WHAT THE EXERCISE ASKS:
Extract each line of the data and write it out again exactly.

• • • • •

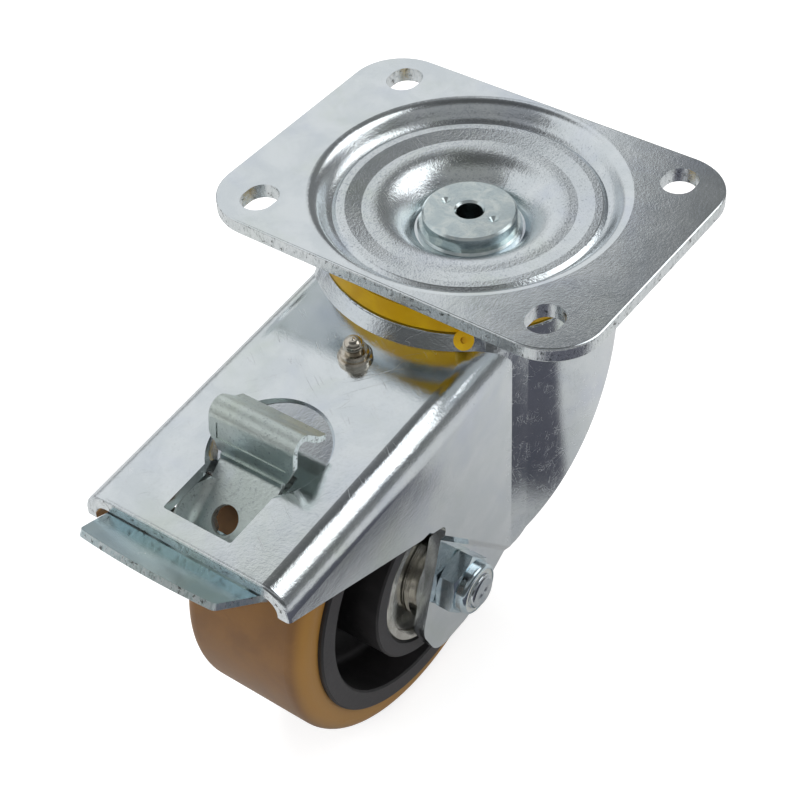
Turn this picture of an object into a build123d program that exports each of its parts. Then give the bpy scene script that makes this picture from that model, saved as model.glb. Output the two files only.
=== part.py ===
"""Swivel castor with a total-lock brake.

The mounting face of the top plate is z = 0, the swivel axis is the Z axis and the
wheel trails towards -X with its axle along Y. All sizes are in millimetres.
"""
import os
from math import asin, cos, radians, sin, sqrt, tan

from build123d import *

os.makedirs("parts", exist_ok=True)

# ---- driving dimensions -------------------------------------------------------
# top plate
plate_length = 138.0
plate_width = 104.0
plate_thickness = 5.0
plate_corner_radius = 18.0
plate_edge_round = 0.7
bolt_pitch_y = 105.0
bolt_pitch_x_min = 75.0
bolt_pitch_x_max = 80.0
bolt_hole_diameter = 11.0

# pressing in the middle of the top plate
bowl_rim_radius = 51.0
bowl_depth = 5.6
bead_outer_radius = 43.2
bead_inner_radius = 33.9
bead_rise = 1.0
bead_crest_inner_radius = 39.2
bead_crest_outer_radius = 41.8
bead_round = 0.8
well_rim_radius = 31.2
well_floor_radius = 17.6
well_under_radius = 19.8
well_wall_slope = 48.0
well_depth = 14.7

# kingpin and its nut
kingpin_diameter = 20.0
kingpin_head_diameter = 32.0
kingpin_head_height = 3.8
kingpin_bore_diameter = 8.4
kingpin_bore_depth = 20.0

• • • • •

THE ANSWER:
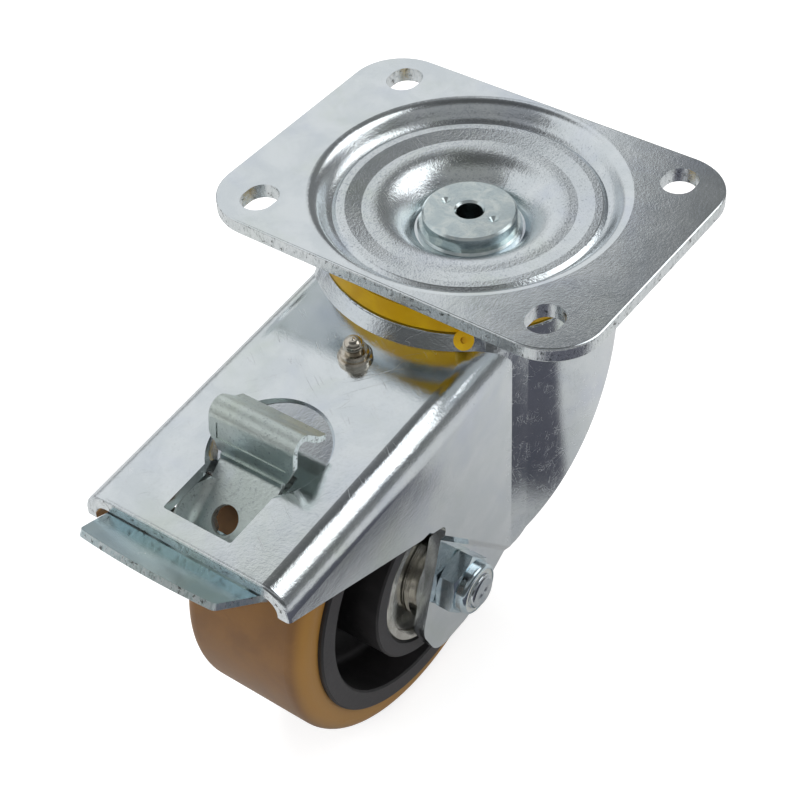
Turn this picture of an object into a build123d program that exports each of its parts. Then give the bpy scene script that makes this picture from that model, saved as model.glb. Output the two files only.
=== part.py ===
"""Swivel castor with a total-lock brake.

The mounting face of the top plate is z = 0, the swivel axis is the Z axis and the
wheel trails towards -X with its axle along Y. All sizes are in millimetres.
"""
import os
from math import asin, cos, radians, sin, sqrt, tan

from build123d import *

os.makedirs("parts", exist_ok=True)

# ---- driving dimensions -------------------------------------------------------
# top plate
plate_length = 138.0
plate_width = 104.0
plate_thickness = 5.0
plate_corner_radius = 18.0
plate_edge_round = 0.7
bolt_pitch_y = 105.0
bolt_pitch_x_min = 75.0
bolt_pitch_x_max = 80.0
bolt_hole_diameter = 11.0

# pressing in the middle of the top plate
bowl_rim_radius = 51.0
bowl_depth = 5.6
bead_outer_radius = 43.2
bead_inner_radius = 33.9
bead_rise = 1.0
bead_crest_inner_radius = 39.2
bead_crest_outer_radius = 41.8
bead_round = 0.8
well_rim_radius = 31.2
well_floor_radius = 17.6
well_under_radius = 19.8
well_wall_slope = 48.0
well_depth = 14.7

# kingpin and its nut
kingpin_diameter = 20.0
kingpin_head_diameter = 32.0
kingpin_head_height = 3.8
kingpin_bore_diameter = 8.4
kingpin_bore_depth = 20.0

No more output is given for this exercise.